Guez, A., Silver, D., & Dayan, P. (2013). Scalable and efficient Bayes-adaptive reinforcement learning based on Monte-Carlo tree search. Journal Of Artificial Intelligence Research, 48, 841–883. doi:10.1613/jair.4117

Summary

In this paper, Guez et al. lay out an approach for performing Bayes-adaptive reinforcement learning (e.g. Dearden et al., 1999) using Monte-Carlo tree search (e.g. Browne et al., 2012). They introduce an algorithm called BAMCP (Bayes-Adaptive Monte-Carlo Planner) which works by sampling a MDP from the agent’s beliefs over the transition/reward functions, and then performs one simulation according to Monte-Carlo Tree Search.
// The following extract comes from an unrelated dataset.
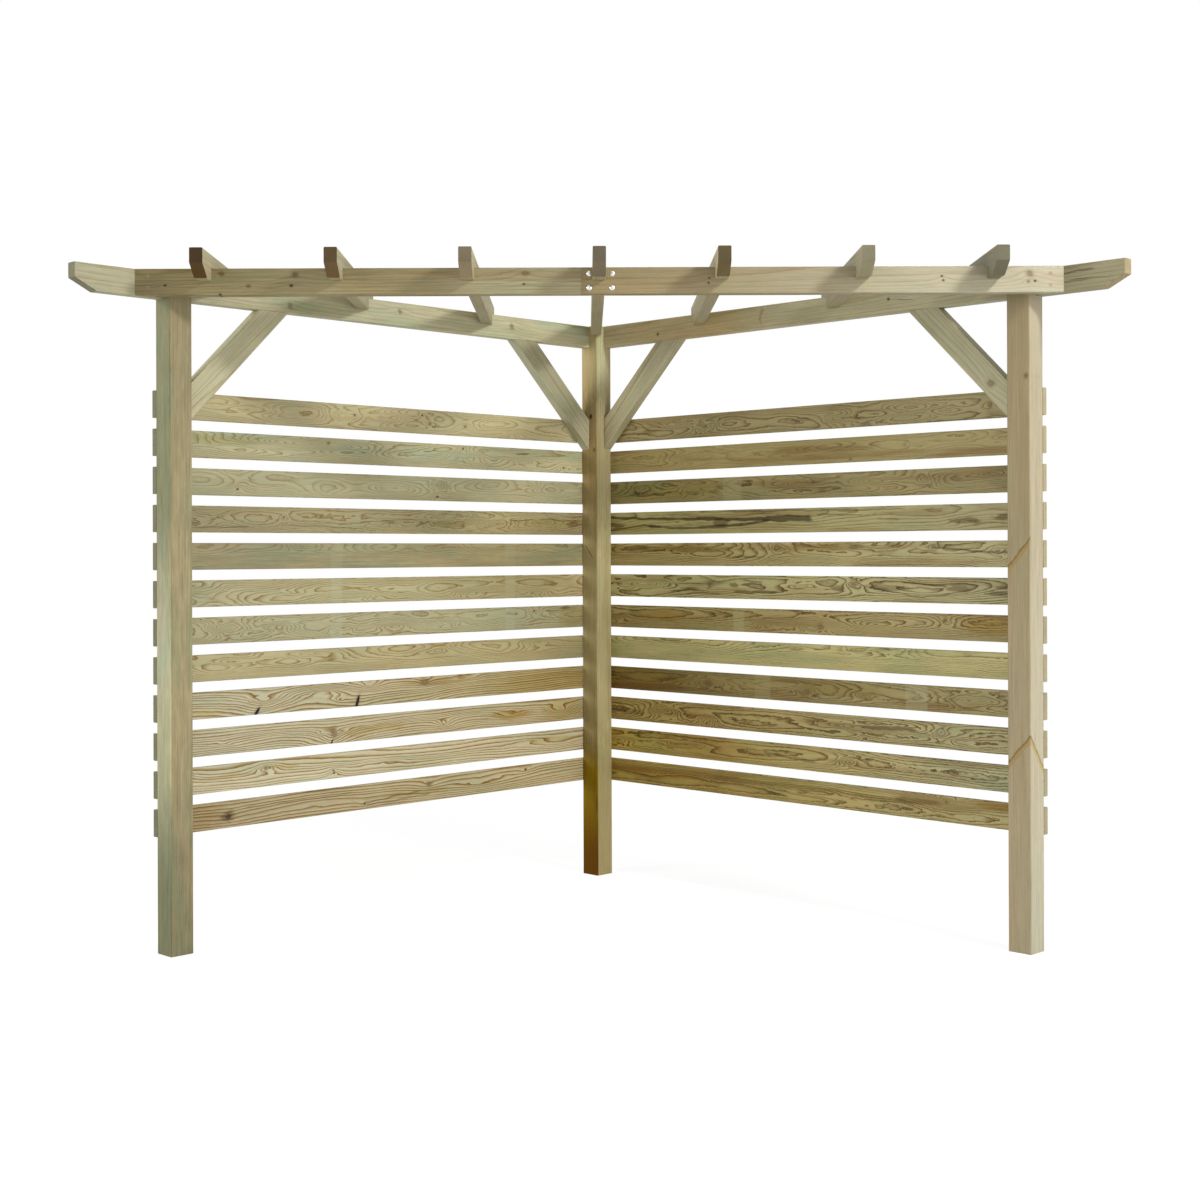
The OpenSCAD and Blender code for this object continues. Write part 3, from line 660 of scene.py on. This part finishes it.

This results in essentially doing an approximate Monte-Carlo integration over all rewards, over all possible MDPs.

Methods

n/a

Algorithm

I implemented a demo of the BAMCP algorithm, rather than writing it here.

Takeaways

Bayes-adaptive reinforcement learning is powerful and offers us the flexibility of incorporating structured priors into our planners, and planning properly under uncertain transitions/rewards. Although in the general case this may be intractable, MCTS offers a way to perform a Monte-Carlo approximation to the true posterior in a relatively efficient manner.